▸ YOUR INSTRUCTIONS
Beginning with the first line of the data below, reproduce every line unchanged, ending with the line that holds "return vessel * (bar".
*** GIVEN DATA
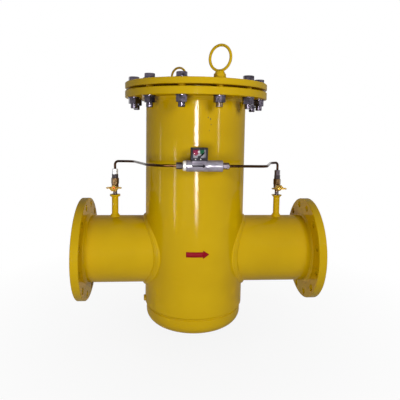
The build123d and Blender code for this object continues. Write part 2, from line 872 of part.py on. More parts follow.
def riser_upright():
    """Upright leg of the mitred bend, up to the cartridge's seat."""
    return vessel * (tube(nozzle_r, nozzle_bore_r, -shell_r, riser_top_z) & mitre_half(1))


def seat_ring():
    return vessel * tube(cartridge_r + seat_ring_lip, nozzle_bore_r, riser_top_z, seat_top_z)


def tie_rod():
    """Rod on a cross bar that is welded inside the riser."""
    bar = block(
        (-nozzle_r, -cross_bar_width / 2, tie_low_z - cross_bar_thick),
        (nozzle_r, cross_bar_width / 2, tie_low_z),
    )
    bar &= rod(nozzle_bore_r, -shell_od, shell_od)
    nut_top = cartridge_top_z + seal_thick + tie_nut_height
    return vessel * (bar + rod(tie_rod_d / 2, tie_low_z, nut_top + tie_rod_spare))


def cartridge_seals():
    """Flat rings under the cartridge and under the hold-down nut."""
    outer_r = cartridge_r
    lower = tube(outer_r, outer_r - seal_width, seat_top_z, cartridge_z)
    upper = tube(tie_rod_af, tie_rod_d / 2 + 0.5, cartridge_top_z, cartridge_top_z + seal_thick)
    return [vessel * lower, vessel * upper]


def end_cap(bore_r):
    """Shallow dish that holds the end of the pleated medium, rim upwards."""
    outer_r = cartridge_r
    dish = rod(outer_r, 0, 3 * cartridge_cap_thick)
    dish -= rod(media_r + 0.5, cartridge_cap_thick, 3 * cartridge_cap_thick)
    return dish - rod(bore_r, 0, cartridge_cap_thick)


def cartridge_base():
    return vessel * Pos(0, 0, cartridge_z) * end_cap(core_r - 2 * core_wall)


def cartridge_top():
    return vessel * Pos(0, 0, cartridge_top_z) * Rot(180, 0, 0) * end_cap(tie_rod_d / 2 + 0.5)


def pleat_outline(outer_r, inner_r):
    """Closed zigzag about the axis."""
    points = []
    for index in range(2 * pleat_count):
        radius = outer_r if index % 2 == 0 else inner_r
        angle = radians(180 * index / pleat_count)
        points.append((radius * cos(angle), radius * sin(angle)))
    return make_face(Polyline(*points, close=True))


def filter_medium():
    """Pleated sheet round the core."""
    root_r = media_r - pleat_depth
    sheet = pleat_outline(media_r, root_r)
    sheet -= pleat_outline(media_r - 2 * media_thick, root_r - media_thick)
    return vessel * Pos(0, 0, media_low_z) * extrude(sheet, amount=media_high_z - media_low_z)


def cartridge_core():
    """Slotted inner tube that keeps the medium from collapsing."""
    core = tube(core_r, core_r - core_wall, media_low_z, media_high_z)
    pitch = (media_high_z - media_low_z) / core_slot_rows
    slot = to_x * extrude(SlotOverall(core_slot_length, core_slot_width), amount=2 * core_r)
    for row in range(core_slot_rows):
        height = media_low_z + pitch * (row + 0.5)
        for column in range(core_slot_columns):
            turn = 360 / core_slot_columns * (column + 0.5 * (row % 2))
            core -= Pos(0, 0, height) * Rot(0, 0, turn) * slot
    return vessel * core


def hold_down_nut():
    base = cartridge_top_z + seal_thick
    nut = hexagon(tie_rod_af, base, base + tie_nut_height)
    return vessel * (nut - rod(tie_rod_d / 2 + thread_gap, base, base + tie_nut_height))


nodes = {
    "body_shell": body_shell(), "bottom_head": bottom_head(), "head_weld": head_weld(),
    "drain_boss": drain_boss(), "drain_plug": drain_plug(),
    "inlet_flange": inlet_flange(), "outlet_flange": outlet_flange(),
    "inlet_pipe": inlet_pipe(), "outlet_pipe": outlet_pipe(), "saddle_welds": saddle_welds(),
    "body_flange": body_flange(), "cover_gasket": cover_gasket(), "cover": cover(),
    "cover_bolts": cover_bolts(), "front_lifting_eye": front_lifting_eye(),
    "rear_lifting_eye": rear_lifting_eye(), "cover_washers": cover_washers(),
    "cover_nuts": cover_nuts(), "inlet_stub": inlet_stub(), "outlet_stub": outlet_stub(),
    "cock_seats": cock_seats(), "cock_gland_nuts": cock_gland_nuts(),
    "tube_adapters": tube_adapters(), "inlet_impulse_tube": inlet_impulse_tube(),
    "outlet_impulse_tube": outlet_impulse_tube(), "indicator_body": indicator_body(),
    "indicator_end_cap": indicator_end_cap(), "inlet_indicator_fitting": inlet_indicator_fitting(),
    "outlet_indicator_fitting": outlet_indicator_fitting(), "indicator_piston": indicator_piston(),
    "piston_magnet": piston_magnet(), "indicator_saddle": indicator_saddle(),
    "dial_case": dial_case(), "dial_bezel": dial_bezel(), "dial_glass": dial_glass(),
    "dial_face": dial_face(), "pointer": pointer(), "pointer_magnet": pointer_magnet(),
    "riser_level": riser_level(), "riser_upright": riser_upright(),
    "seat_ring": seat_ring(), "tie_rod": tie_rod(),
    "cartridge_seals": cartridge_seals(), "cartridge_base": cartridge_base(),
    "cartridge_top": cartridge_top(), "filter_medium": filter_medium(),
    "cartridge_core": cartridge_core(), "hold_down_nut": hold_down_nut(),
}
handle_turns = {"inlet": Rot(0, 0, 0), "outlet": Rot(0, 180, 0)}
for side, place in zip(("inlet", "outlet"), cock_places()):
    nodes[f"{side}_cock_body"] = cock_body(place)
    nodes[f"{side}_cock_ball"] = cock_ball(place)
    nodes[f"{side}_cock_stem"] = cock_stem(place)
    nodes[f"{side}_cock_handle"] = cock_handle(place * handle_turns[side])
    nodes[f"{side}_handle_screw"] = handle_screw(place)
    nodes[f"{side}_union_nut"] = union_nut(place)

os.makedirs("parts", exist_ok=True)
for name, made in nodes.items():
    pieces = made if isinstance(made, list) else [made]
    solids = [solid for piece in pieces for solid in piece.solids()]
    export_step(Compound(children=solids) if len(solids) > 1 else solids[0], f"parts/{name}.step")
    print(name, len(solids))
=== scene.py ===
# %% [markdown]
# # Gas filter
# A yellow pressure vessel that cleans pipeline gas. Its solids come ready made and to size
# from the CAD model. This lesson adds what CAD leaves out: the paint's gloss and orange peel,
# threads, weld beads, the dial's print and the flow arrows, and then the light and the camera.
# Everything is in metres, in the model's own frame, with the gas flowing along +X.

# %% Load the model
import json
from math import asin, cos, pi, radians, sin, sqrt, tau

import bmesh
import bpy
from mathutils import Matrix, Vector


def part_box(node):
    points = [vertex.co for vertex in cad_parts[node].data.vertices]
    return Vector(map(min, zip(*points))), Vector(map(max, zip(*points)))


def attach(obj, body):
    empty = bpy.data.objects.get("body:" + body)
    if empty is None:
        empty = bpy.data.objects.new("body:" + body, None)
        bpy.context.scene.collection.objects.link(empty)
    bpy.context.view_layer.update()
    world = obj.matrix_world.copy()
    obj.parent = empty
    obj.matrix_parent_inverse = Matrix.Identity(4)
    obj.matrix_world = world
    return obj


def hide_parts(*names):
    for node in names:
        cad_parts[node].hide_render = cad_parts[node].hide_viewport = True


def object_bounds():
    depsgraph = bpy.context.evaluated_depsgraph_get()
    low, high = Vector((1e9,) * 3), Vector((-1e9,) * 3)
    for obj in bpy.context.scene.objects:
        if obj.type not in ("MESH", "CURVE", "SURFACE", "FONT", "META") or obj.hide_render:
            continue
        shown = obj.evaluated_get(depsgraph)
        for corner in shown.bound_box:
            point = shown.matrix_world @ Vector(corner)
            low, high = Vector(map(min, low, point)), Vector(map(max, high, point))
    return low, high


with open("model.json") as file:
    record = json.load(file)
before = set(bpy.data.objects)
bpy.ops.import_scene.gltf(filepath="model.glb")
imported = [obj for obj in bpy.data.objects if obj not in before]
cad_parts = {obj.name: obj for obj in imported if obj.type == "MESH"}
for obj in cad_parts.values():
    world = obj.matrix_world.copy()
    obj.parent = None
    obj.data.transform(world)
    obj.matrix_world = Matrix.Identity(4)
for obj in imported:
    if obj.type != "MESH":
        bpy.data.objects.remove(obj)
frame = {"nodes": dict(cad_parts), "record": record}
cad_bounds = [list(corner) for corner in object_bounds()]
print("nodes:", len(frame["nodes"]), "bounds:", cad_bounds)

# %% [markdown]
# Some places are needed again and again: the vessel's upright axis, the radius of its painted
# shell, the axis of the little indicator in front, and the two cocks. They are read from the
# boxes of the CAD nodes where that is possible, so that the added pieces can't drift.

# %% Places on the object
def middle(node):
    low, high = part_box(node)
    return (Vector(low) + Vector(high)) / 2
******
▸ WRITTEN RESPONSE
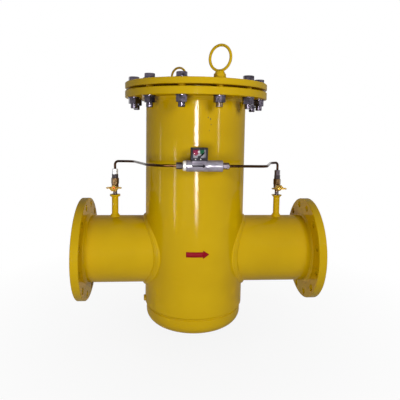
The build123d and Blender code for this object continues. Write part 2, from line 872 of part.py on. More parts follow.
def riser_upright():
    """Upright leg of the mitred bend, up to the cartridge's seat."""
    return vessel * (tube(nozzle_r, nozzle_bore_r, -shell_r, riser_top_z) & mitre_half(1))


def seat_ring():
    return vessel * tube(cartridge_r + seat_ring_lip, nozzle_bore_r, riser_top_z, seat_top_z)


def tie_rod():
    """Rod on a cross bar that is welded inside the riser."""
    bar = block(
        (-nozzle_r, -cross_bar_width / 2, tie_low_z - cross_bar_thick),
        (nozzle_r, cross_bar_width / 2, tie_low_z),
    )
    bar &= rod(nozzle_bore_r, -shell_od, shell_od)
    nut_top = cartridge_top_z + seal_thick + tie_nut_height
    return vessel * (bar + rod(tie_rod_d / 2, tie_low_z, nut_top + tie_rod_spare))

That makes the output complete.